In Terry Hands’ definitive Theatr Clwyd production of 2003, designed by Provoked Wife designer Mark Bailey. 
When funding for the 1963 feature film of The Caretaker (directed by Richard Donner and starring Donald Pleasance) ran in to trouble a cheque arrived from Coward himself; among other unlikely admirers.
There’s a lot of competition, Garrick was the subject of at least 56 painted portraits. 
I nearly wrote ‘strikingly modern’. Christ! Save us from the idea that that we are more sophisticated than our forbears.

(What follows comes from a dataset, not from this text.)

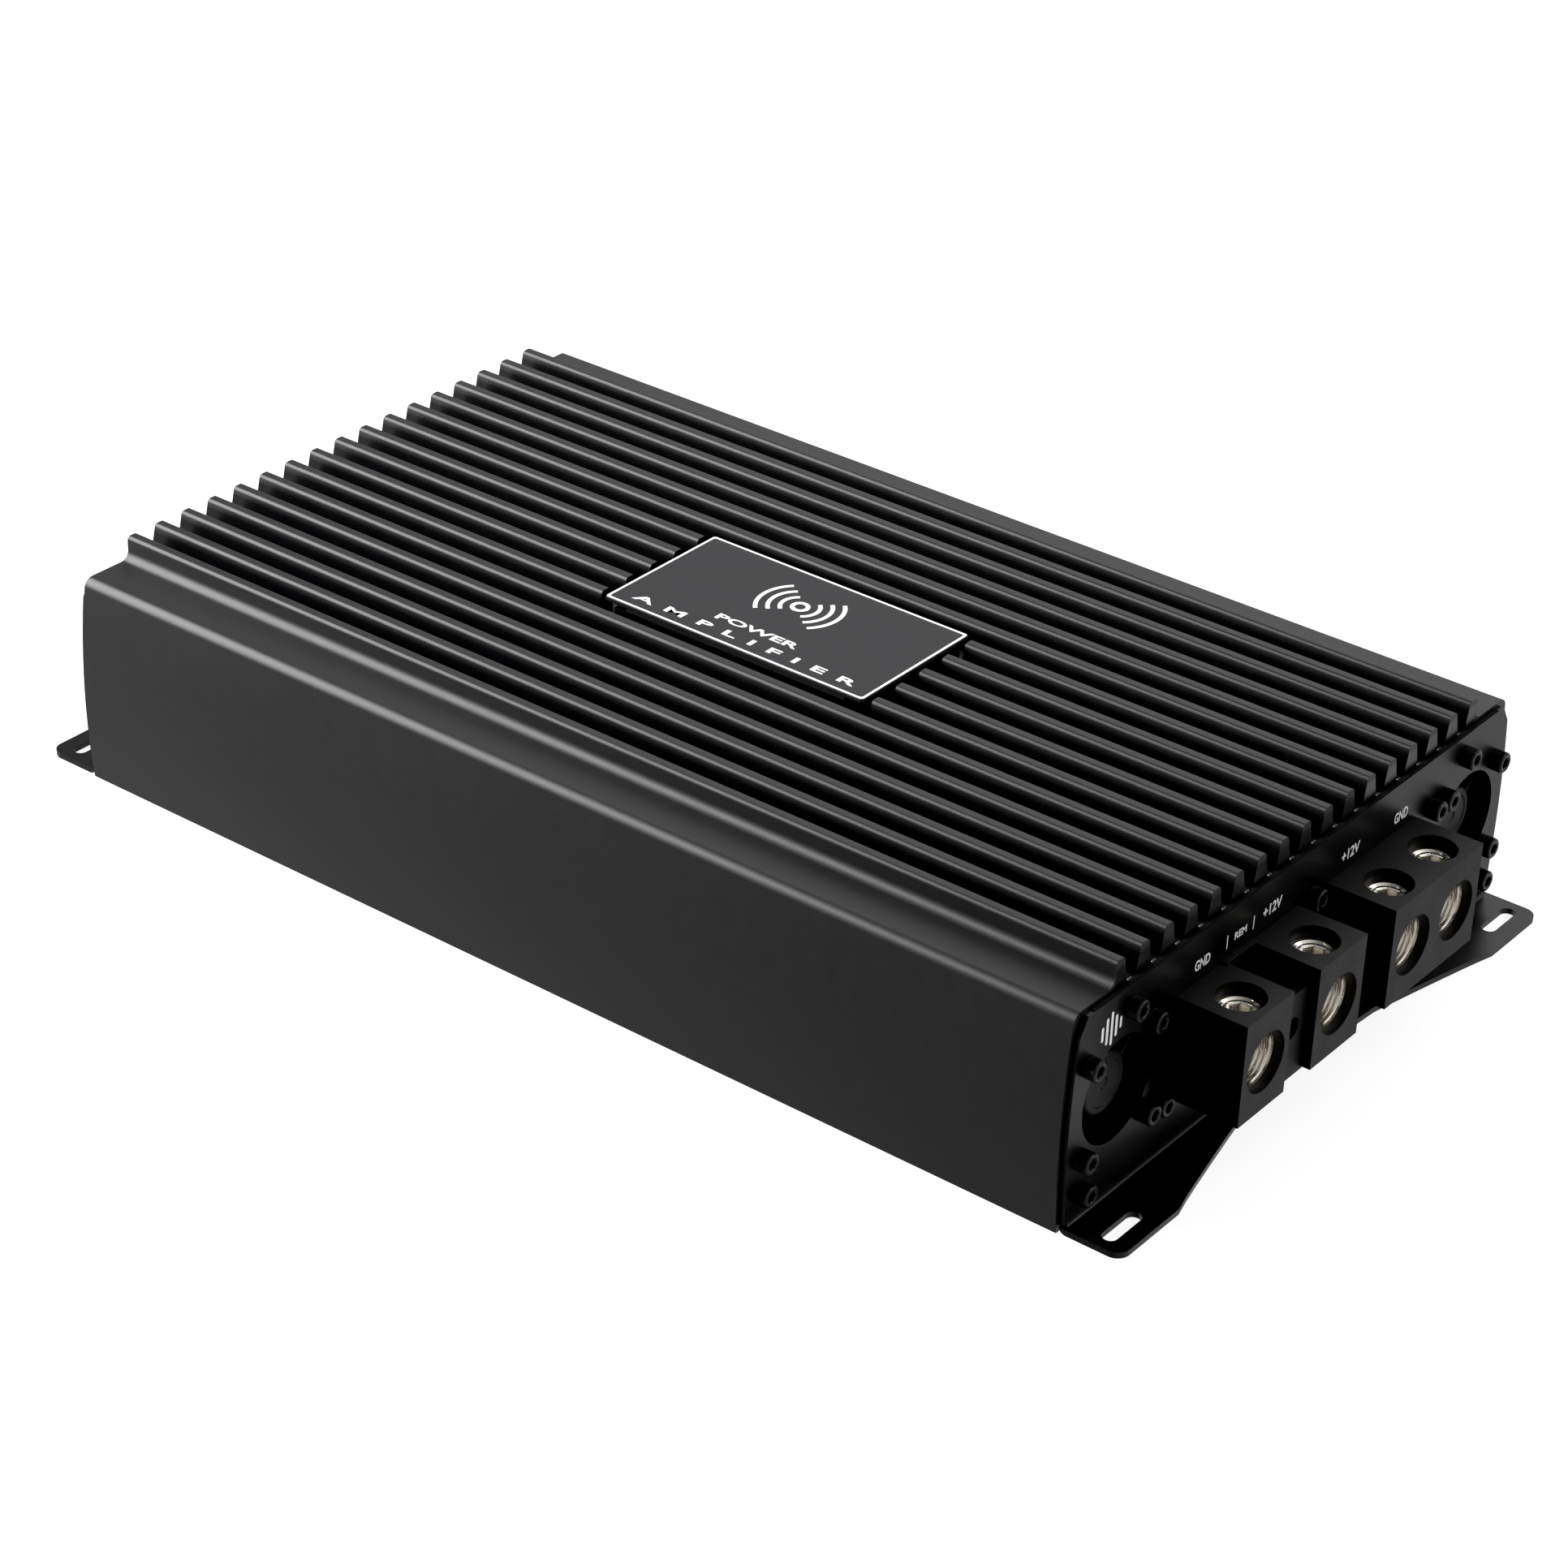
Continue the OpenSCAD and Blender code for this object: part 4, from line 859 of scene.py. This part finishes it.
def clamp_screw(node, radius, length, socket_radius):
    """Set screw with an eased rim, a hexagon socket and a few turns of thread showing in relief."""
    low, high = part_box(node)
    x, y = (low[0] + high[0]) / 2 / MM, (low[1] + high[1]) / 2 / MM
    top, foot = high[2] / MM, low[2] / MM

    def disc(z, radius_at):
        return [(x + p[1], y + p[2], z) for p in polar(0, radius_at, CLAMP_STEPS)]

    rim = radius * 0.09
    mouth = socket_radius * 1.08
    rings = [disc(foot, lambda a: radius - 2 * rim), disc(foot + rim, lambda a: radius)]
    for i in range(THREAD_TURNS):
        z = foot + rim + (top - rim * 1.4 - foot - rim) * (i + 0.5) / THREAD_TURNS
        gap = (top - foot) / THREAD_TURNS * 0.22
        rings.append(disc(z - gap, lambda a: radius))
        rings.append(disc(z, lambda a: radius - 0.35 * min(1.0, radius / 4)))
        rings.append(disc(z + gap, lambda a: radius))
    rings.extend([
        disc(top - rim * 1.2, lambda a: radius), disc(top - rim * 0.3, lambda a: radius - rim),
        disc(top, lambda a: radius - rim * 1.5), disc(top, lambda a: mouth),
        disc(top - 0.25, lambda a: hexagon(socket_radius, a)),
        disc(top - length * 0.58, lambda a: hexagon(socket_radius, a)),
        disc(top - length * 0.66, lambda a: socket_radius * 0.45),
    ])
    stand_in(node, mesh_of(node + "_finished", [ring_stack(rings)]), PLAIN_SMOOTH_ANGLE)


for terminal in POWER_TERMINALS:
    clamp_screw(terminal.format("clamp_screw"), *POWER_CLAMP)
clamp_screw("remote_clamp_screw", *REMOTE_CLAMP)
for i in range(SPEAKER_TERMINALS):
    clamp_screw(f"speaker_clamp_screw_{i + 1}", *SPEAKER_CLAMP)

# ---------------------------------------------------------------- power inserts with ridged cable bores

INSERT_SOFTENING = 0.25
BORE_RADIUS = 8.6
BORE_LENGTH = 17.0
CABLE_Z = 38.0
RIDGES = 11
RIDGE_HEIGHT = 0.34
LINER_STEPS = 64
# The liner leaves out the quarter of the bore that the clamp screw comes through
LINER_START = math.radians(135)
LINER_TURN = math.radians(270)


def ridged_liner(y, start, end):
    """Rings left by boring, all round the bore apart from the clamp screw's way through."""
    pitch = (end - start) / RIDGES
    profile = [(start, BORE_RADIUS + 0.15)]
    for i in range(RIDGES):
        x = start + i * pitch
        profile.extend([
            (x + 0.12 * pitch, BORE_RADIUS - 0.02), (x + 0.5 * pitch, BORE_RADIUS - RIDGE_HEIGHT),
            (x + 0.88 * pitch, BORE_RADIUS - 0.02),
        ])
    profile.append((end, BORE_RADIUS + 0.15))
    rings = []
    for i in range(LINER_STEPS + 1):
        a = LINER_START + LINER_TURN * i / LINER_STEPS
        rings.append([(x, y + r * math.cos(a), CABLE_Z + r * math.sin(a)) for x, r in profile])
    return ring_stack(rings)


def build_insert(node):
    """A power terminal's metal with softened edges and a ridged liner in its cable bore."""
    low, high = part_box(node)
    y = (low[1] + high[1]) / 2 / MM
    front = high[0] / MM
    piece = softened(node, INSERT_SOFTENING)
    shape = bmesh.new()
    shape.from_mesh(piece.data)
    liner = mesh_of(node + "_liner", [ridged_liner(y, front - BORE_LENGTH + 0.3, front - 0.5)])
    shape.from_mesh(liner)
    bpy.data.meshes.remove(liner)
    shape.to_mesh(piece.data)
    shape.free()
    for face in piece.data.polygons:
        face.use_smooth = True
    piece.data.set_sharp_from_angle(angle=math.radians(SOFT_SMOOTH_ANGLE))


for terminal in POWER_TERMINALS:
    build_insert(terminal.format("insert"))

# ---------------------------------------------------------------- fan rotors

BLADES = 7
HUB_RADIUS = 10.4
HUB_BORE_RADIUS = 9.2
HUB_DEPTH = 15.1
HUB_FLOOR = 1.6
HUB_STEPS = 64
SHAFT_RADIUS = 1.0
TIP_RADIUS = 17.9
BLADE_SPANS = 6
BLADE_CHORDS = 12


def blade_part(turn, front):
    """One curved, twisted blade, thickest in the middle and eased to a thin edge."""
    spans, chords = BLADE_SPANS, BLADE_CHORDS
    sides = ([], [])
    for i in range(spans + 1):
        s = i / spans
        r = HUB_RADIUS - 0.6 + (TIP_RADIUS - HUB_RADIUS + 0.6) * s
        for j in range(chords + 1):
            t = j / chords - 0.5
            bow = 1.5 * (1 - 4 * t * t)
            depth = 12.6 - 1.6 * s
            across = t * (9.2 + 4.4 * s) + 2.6 * s * s
            a = turn + (across + bow) / r
            x = front - 7.6 + t * depth - bow * 0.6
            half = 0.18 + 0.36 * (1 - 4 * t * t) * (1 - 0.4 * s)
            for side, points in zip((-1, 1), sides):
                b = a + side * half * 0.72 / r
                points.append((x - side * half * 0.7, r * math.cos(b), r * math.sin(b)))
    count = chords + 1
    total = (spans + 1) * count
    faces = []
    for i in range(spans):
        for j in range(chords):
            a, b, c, d = i * count + j, i * count + j + 1, (i + 1) * count + j + 1, (i + 1) * count + j
            faces.append((a, b, c, d))
            faces.append((total + d, total + c, total + b, total + a))
    rim = list(range(count)) + [i * count + chords for i in range(1, spans + 1)]
    rim += [spans * count + j for j in range(chords - 1, -1, -1)]
    rim += [i * count for i in range(spans - 1, 0, -1)]
    for i, a in enumerate(rim):
        b = rim[(i + 1) % len(rim)]
        faces.append((a, b, total + b, total + a))
    return sides[0] + sides[1], faces


def build_rotor(node):
    """Hollow hub with a dished face, its shaft and its blades."""
    low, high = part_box(node)
    y, z = (low[1] + high[1]) / 2 / MM, (low[2] + high[2]) / 2 / MM
    shaft_end, front = low[0] / MM, high[0] / MM
    back, floor = front - HUB_DEPTH, front - HUB_FLOOR

    def disc(x, r):
        return polar(x, lambda a: r, HUB_STEPS)

    hub = ring_stack([
        disc(shaft_end, 0.8), disc(shaft_end + 0.2, SHAFT_RADIUS), disc(floor, SHAFT_RADIUS),
        disc(floor, HUB_BORE_RADIUS), disc(back, HUB_BORE_RADIUS), disc(back, HUB_RADIUS - 0.3),
        disc(back + 0.3, HUB_RADIUS), disc(front - 1.3, HUB_RADIUS),
        disc(front - 0.6, HUB_RADIUS - 0.22), disc(front - 0.16, HUB_RADIUS - 0.75),
        disc(front, HUB_RADIUS - 1.4), disc(front, 7.8), disc(front - 0.35, 7.5), disc(front - 0.35, 1.9),
        disc(front - 0.7, 1.6), disc(front - 0.7, 0.6),
    ])
    blades = [blade_part(2 * math.pi * i / BLADES, front) for i in range(BLADES)]
    parts = [moved(part, lambda p: (p[0], p[1] + y, p[2] + z)) for part in [hub] + blades]
    stand_in(node, mesh_of(node + "_finished", parts), ROUND_SMOOTH_ANGLE)


build_rotor("left_fan_rotor")
build_rotor("right_fan_rotor")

And from theatrical bunkum like ‘strikingly modern’ and ‘never more relevant’. As if these great playwrights were predicting our own unbelievably sophisticated golden age, rather than seeing the world that surrounded them.
6 Let’s take The Merry Wives Of Windsor and Othello as two examples where marital infidelity (either real or imagined) ends up in dramatic fireworks, one way or another.
7 The plot of which is presented backwards, in which the final scene is the beginning of the central affair.
8 I once heard a story of an Israeli actor who was convinced that Betrayal was an absurdist comedy, because he could not understand why Robert didn’t immediately ‘throw Emma out of the window’ on the discovery of the affair. 
9 I'm convinced that like Vanbrugh, Pinter was also inspired by the end of Otway’s The Soldier’s Fortune (1680) in which its lead character is so traumatised by the events that he loses the power of speech. This is Stanley’s fate at the end of The Birthday Party
10 I’m using Brian Friel’s brilliant 2012 translation.
11 Who knows what buildings Harold Pinter might have bequeathed us had he been given a set square and a spirit level for his tenth birthday, instead of a pencil and a notebook? 
12 The Provoked Wife, is not strictly a ‘restoration’ comedy anyway. It’s strictly speaking, ‘early Williamite’.